- [What this task involves]: Among the entries below, extract exactly the lines that run from the one with "# The left half, and" through the one with "cad_parts[node].hide_render = cad_parts[node].hide_viewport", both ends included.

- [Records supplied]:

================================

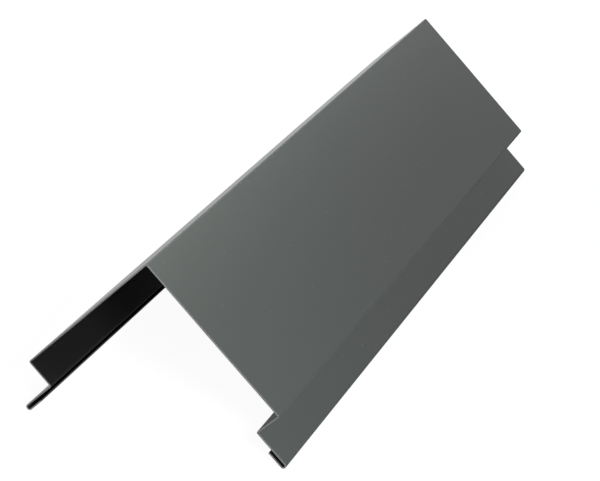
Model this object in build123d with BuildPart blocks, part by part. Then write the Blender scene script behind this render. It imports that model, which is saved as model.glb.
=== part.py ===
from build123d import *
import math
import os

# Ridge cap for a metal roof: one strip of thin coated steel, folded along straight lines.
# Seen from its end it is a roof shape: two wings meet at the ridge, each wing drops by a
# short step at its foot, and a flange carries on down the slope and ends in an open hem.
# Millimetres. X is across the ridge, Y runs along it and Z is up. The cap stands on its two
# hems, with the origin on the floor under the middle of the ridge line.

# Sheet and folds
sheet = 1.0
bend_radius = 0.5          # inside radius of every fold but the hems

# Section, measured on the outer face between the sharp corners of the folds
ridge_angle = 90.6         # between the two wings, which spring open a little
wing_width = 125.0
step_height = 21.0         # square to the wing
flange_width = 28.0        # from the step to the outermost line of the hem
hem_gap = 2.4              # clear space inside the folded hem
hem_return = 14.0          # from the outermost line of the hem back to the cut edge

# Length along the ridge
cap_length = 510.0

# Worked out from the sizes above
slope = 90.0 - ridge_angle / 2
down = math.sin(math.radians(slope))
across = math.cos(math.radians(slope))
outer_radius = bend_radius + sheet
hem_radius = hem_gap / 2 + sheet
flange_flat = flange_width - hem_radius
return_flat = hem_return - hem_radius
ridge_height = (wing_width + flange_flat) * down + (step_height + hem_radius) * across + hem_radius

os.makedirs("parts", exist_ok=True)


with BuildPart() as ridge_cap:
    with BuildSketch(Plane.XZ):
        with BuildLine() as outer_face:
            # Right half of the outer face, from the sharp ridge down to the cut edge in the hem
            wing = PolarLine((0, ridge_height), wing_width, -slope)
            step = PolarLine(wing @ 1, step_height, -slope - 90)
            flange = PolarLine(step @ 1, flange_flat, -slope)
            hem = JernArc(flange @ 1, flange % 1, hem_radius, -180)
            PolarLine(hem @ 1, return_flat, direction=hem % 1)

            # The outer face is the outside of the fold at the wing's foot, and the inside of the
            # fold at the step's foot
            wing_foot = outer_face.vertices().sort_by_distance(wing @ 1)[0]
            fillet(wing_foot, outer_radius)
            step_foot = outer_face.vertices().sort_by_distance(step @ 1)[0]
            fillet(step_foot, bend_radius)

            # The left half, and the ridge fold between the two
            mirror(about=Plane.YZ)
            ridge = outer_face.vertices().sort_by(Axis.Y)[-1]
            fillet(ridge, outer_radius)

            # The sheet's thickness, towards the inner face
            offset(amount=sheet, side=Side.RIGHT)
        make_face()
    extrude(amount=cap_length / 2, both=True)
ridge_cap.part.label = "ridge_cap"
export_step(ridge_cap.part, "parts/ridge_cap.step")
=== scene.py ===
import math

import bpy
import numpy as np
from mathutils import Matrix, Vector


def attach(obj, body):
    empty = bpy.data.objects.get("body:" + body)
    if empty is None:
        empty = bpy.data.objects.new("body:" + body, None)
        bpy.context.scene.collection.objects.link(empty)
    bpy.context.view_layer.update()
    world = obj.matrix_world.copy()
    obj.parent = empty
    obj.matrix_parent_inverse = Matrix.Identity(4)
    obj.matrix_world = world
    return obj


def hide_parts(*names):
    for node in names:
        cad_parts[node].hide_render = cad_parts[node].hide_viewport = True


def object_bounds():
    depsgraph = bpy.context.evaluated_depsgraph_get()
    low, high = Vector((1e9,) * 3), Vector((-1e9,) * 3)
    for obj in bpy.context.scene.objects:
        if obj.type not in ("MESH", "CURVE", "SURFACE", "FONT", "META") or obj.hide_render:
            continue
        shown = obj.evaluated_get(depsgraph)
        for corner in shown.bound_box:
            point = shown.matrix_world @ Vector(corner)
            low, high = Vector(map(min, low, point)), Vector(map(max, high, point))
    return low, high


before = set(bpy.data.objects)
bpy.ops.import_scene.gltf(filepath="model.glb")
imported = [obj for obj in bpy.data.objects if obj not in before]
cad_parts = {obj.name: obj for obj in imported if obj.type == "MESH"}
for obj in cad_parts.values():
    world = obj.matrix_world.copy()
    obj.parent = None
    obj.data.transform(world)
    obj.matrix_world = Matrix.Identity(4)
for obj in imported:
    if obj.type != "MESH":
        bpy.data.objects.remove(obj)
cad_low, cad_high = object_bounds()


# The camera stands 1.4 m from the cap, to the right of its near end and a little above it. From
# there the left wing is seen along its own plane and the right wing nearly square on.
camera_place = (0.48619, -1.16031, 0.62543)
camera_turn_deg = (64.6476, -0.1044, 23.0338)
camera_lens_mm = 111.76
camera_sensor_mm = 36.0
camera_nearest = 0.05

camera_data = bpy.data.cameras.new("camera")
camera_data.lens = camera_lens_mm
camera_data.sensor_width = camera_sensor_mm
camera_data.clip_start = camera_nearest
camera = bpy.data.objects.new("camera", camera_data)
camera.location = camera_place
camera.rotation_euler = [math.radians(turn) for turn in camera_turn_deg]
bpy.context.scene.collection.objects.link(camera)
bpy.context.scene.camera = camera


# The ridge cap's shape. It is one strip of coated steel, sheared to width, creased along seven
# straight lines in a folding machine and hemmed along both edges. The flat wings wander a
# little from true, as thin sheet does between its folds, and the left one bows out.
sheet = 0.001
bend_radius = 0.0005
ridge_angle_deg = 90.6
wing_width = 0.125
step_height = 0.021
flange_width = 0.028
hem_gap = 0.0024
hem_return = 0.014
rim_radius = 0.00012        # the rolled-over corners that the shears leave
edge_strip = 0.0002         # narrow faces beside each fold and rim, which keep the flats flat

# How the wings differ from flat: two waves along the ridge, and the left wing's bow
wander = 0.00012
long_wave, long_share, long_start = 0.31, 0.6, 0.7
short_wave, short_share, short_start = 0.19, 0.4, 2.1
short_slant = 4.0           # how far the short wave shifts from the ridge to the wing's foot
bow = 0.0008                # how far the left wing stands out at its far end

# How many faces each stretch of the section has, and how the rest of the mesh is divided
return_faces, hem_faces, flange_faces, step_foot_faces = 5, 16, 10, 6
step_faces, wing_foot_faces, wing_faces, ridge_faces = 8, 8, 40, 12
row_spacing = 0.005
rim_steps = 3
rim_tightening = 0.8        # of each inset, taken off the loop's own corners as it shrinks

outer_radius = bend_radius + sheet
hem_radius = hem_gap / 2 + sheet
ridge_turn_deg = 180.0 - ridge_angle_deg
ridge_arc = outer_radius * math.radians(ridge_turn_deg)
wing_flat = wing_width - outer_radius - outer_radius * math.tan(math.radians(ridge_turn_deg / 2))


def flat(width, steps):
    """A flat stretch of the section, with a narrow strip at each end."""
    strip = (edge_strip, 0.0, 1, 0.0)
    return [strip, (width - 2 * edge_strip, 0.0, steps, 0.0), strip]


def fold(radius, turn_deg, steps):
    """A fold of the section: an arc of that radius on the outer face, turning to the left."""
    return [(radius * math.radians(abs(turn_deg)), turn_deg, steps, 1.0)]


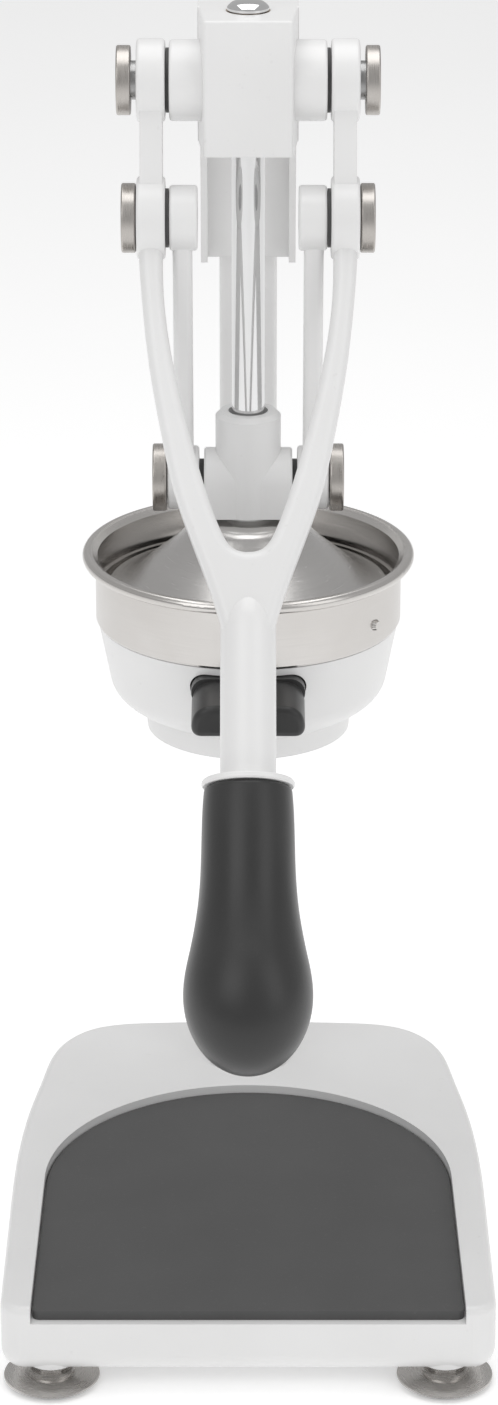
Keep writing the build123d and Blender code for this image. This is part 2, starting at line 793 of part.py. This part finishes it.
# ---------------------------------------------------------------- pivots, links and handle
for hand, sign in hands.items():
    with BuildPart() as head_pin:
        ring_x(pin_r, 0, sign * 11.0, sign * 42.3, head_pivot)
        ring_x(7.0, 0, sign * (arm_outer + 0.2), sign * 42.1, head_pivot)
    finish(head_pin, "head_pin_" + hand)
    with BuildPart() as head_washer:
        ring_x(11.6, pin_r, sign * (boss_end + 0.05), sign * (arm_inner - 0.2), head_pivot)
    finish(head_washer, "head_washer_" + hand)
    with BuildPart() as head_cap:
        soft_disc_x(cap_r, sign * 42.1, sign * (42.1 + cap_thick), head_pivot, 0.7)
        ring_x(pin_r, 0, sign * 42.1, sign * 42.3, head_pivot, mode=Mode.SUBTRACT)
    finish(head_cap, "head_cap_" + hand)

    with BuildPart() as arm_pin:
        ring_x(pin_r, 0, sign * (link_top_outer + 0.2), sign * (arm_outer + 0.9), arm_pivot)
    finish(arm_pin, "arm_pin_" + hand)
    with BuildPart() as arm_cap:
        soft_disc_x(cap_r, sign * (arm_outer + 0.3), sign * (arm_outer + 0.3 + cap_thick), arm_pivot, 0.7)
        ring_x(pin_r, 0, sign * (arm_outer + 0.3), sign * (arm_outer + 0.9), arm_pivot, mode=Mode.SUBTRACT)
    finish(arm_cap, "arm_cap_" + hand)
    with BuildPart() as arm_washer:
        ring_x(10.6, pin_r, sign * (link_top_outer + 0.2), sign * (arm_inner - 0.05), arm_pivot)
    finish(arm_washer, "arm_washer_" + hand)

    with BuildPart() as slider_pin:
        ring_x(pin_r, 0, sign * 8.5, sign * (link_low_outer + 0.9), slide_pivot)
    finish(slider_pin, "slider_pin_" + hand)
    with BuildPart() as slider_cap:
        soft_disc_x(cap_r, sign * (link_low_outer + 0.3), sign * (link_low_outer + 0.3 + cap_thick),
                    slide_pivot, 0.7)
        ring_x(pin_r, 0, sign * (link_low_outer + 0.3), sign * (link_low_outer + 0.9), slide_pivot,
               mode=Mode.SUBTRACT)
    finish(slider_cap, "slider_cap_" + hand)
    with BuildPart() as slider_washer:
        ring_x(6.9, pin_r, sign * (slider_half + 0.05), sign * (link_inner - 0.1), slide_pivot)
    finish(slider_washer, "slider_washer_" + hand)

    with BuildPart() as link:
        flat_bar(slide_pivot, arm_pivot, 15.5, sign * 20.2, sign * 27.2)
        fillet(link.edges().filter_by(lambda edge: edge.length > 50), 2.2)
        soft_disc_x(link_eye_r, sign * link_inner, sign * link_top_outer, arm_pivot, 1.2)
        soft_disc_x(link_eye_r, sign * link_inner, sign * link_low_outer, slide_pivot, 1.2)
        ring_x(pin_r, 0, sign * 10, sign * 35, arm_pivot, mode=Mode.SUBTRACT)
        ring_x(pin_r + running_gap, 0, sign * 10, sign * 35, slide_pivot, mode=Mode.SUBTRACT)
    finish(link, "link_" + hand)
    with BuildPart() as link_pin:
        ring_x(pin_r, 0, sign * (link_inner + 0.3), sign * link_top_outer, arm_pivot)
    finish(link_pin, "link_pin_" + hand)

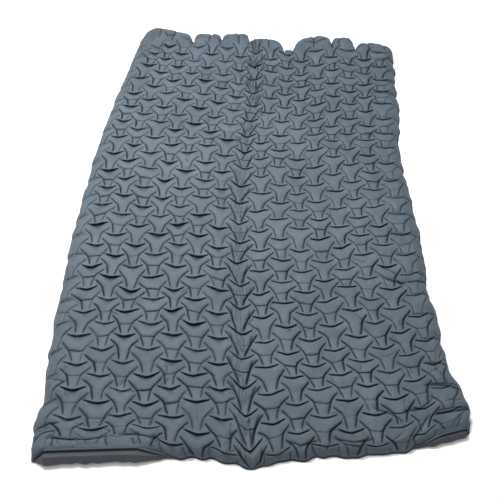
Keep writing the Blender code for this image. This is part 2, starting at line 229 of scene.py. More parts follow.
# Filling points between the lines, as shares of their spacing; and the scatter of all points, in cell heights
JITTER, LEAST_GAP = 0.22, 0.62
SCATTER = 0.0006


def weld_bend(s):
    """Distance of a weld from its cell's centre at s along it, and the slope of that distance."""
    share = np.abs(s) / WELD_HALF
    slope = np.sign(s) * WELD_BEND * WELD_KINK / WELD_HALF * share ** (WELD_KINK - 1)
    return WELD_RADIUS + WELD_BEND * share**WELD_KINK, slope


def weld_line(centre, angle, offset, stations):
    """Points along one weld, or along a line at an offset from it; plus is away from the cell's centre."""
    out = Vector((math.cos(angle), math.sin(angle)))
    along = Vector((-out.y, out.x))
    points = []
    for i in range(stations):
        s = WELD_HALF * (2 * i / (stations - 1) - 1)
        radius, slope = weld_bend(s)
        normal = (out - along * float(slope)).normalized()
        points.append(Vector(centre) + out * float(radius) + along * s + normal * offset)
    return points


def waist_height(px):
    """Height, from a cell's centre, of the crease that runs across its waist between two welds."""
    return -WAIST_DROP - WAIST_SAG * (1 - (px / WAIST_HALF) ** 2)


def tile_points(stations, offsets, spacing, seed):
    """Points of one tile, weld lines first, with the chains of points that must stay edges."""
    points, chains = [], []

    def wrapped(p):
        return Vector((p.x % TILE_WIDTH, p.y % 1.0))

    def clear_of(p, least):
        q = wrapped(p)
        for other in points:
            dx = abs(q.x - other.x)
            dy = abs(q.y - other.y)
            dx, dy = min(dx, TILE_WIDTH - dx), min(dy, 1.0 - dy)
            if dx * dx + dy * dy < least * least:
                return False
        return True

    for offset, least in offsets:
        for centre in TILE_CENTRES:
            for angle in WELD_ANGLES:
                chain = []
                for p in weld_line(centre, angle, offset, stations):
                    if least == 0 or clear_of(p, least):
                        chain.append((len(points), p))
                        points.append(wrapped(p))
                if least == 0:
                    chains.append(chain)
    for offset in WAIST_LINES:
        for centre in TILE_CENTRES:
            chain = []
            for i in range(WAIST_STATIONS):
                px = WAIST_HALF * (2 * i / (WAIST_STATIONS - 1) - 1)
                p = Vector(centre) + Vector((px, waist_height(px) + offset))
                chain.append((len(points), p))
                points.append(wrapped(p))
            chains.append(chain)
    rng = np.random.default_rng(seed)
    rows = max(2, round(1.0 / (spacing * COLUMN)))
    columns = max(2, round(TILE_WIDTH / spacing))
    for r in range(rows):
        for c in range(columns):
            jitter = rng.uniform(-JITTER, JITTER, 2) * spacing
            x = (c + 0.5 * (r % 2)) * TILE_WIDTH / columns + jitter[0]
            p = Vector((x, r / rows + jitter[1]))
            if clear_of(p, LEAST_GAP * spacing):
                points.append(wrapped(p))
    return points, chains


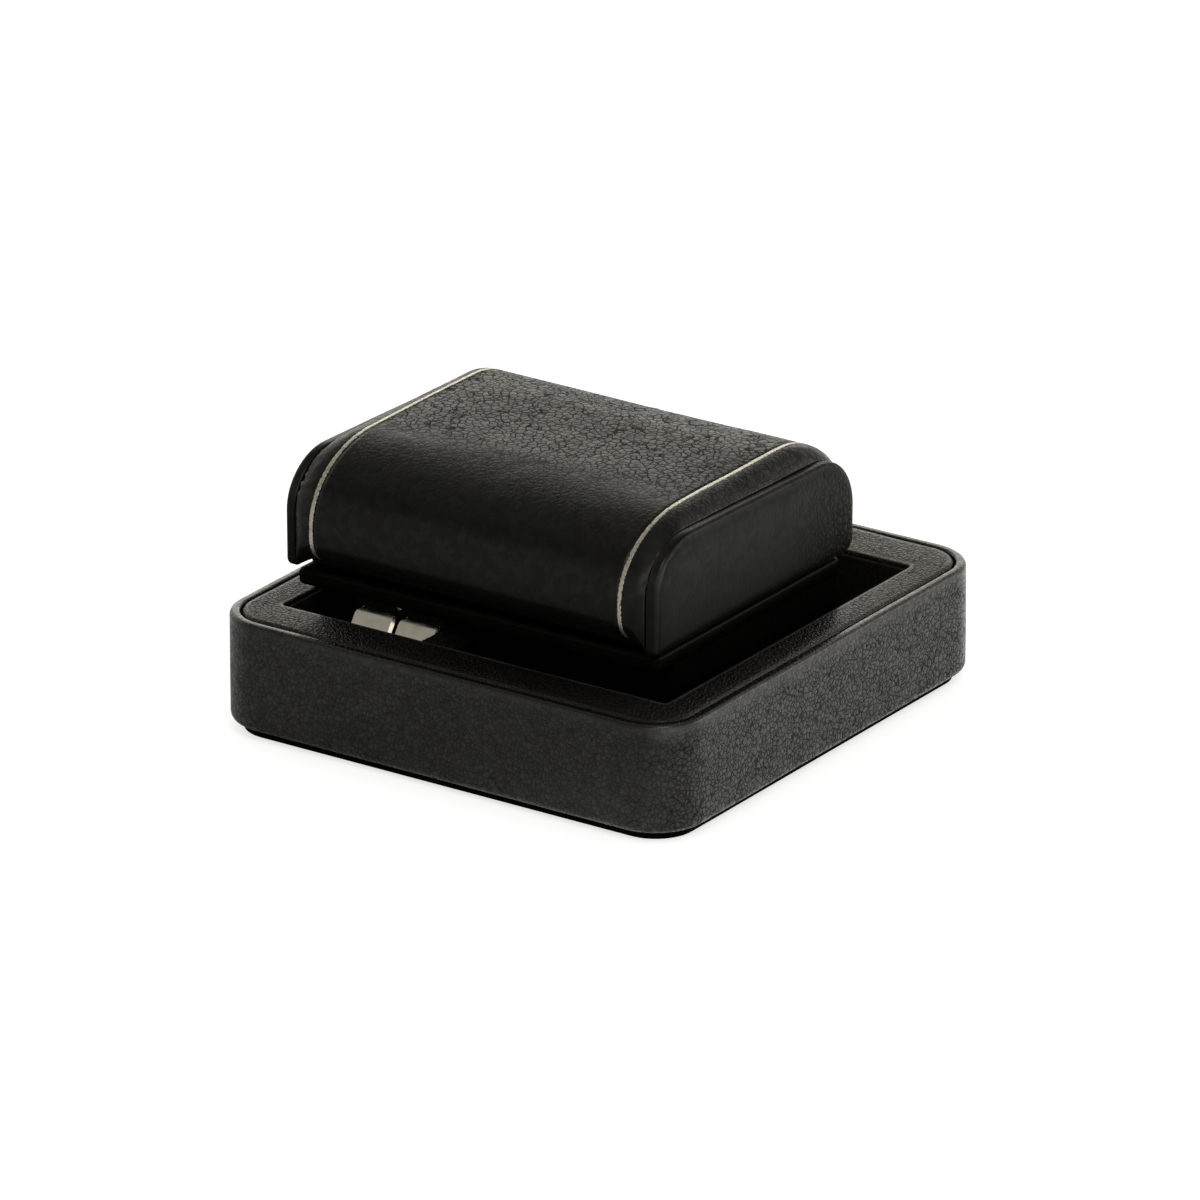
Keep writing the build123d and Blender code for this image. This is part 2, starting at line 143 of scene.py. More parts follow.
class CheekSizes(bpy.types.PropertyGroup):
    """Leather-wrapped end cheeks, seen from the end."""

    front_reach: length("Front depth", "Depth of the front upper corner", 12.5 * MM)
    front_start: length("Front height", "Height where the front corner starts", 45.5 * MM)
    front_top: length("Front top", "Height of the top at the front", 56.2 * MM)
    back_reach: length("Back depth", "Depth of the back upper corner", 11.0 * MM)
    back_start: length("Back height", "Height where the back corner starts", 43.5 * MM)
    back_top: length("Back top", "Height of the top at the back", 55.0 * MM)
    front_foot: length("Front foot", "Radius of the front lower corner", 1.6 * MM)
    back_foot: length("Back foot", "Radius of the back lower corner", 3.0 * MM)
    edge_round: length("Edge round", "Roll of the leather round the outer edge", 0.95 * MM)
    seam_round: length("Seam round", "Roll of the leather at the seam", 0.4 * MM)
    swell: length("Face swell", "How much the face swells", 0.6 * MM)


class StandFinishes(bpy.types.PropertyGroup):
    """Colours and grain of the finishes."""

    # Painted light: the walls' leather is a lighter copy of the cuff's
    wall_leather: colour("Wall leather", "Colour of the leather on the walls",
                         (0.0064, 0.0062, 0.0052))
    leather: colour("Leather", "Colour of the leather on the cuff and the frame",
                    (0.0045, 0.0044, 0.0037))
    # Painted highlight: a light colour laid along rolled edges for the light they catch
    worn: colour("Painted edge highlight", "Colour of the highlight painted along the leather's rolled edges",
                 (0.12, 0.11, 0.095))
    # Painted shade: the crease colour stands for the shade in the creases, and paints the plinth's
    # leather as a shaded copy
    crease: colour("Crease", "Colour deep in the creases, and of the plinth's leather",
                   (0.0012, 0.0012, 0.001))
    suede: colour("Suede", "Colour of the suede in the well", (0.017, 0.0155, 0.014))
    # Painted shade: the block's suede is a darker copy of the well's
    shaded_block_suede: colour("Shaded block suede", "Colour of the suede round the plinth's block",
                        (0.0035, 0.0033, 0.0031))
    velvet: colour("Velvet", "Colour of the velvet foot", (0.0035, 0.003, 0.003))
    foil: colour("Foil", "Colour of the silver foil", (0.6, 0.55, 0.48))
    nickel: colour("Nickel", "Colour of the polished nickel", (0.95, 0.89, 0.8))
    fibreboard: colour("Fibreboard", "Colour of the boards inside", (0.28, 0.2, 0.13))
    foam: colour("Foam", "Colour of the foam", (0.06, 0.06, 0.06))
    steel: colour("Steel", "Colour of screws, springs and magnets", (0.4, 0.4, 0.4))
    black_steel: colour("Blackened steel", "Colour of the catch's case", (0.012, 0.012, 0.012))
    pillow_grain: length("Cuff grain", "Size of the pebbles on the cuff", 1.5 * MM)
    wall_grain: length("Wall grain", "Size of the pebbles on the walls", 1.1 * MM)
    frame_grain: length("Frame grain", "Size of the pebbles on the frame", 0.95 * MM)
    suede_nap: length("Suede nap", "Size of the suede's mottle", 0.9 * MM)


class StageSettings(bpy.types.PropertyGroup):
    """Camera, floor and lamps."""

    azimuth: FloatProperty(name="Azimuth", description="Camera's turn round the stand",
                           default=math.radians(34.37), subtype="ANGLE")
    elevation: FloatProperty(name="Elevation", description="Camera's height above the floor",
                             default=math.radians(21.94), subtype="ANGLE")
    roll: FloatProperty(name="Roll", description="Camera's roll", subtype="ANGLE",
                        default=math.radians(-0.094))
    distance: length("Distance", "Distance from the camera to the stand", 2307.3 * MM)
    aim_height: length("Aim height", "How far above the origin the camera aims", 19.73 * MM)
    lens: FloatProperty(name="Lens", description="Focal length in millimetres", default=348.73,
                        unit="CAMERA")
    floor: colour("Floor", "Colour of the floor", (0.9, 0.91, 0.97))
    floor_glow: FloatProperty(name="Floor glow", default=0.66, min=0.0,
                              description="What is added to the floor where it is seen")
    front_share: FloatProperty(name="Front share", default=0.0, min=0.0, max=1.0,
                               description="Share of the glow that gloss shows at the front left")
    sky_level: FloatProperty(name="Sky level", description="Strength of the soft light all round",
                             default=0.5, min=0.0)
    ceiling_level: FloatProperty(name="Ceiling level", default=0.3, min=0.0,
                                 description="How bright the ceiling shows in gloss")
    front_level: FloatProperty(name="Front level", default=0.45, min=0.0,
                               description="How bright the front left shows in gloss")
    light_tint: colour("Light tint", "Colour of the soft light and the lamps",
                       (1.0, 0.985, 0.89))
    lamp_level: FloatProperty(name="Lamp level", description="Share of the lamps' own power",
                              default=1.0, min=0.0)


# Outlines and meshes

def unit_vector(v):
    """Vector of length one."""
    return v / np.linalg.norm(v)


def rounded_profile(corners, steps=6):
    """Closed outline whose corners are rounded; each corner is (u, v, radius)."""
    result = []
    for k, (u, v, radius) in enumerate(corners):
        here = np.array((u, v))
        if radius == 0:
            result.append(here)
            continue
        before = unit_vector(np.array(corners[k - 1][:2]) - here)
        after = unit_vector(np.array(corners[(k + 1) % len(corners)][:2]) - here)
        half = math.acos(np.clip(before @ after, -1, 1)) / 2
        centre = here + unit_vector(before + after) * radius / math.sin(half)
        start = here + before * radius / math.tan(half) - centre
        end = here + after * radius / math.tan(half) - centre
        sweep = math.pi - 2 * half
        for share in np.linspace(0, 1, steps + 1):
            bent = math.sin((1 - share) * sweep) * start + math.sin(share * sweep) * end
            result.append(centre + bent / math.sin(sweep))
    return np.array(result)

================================

- [Task answer]:
            # The left half, and the ridge fold between the two
            mirror(about=Plane.YZ)
            ridge = outer_face.vertices().sort_by(Axis.Y)[-1]
            fillet(ridge, outer_radius)

            # The sheet's thickness, towards the inner face
            offset(amount=sheet, side=Side.RIGHT)
        make_face()
    extrude(amount=cap_length / 2, both=True)
ridge_cap.part.label = "ridge_cap"
export_step(ridge_cap.part, "parts/ridge_cap.step")
=== scene.py ===
import math

import bpy
import numpy as np
from mathutils import Matrix, Vector


def attach(obj, body):
    empty = bpy.data.objects.get("body:" + body)
    if empty is None:
        empty = bpy.data.objects.new("body:" + body, None)
        bpy.context.scene.collection.objects.link(empty)
    bpy.context.view_layer.update()
    world = obj.matrix_world.copy()
    obj.parent = empty
    obj.matrix_parent_inverse = Matrix.Identity(4)
    obj.matrix_world = world
    return obj


def hide_parts(*names):
    for node in names:
        cad_parts[node].hide_render = cad_parts[node].hide_viewport = True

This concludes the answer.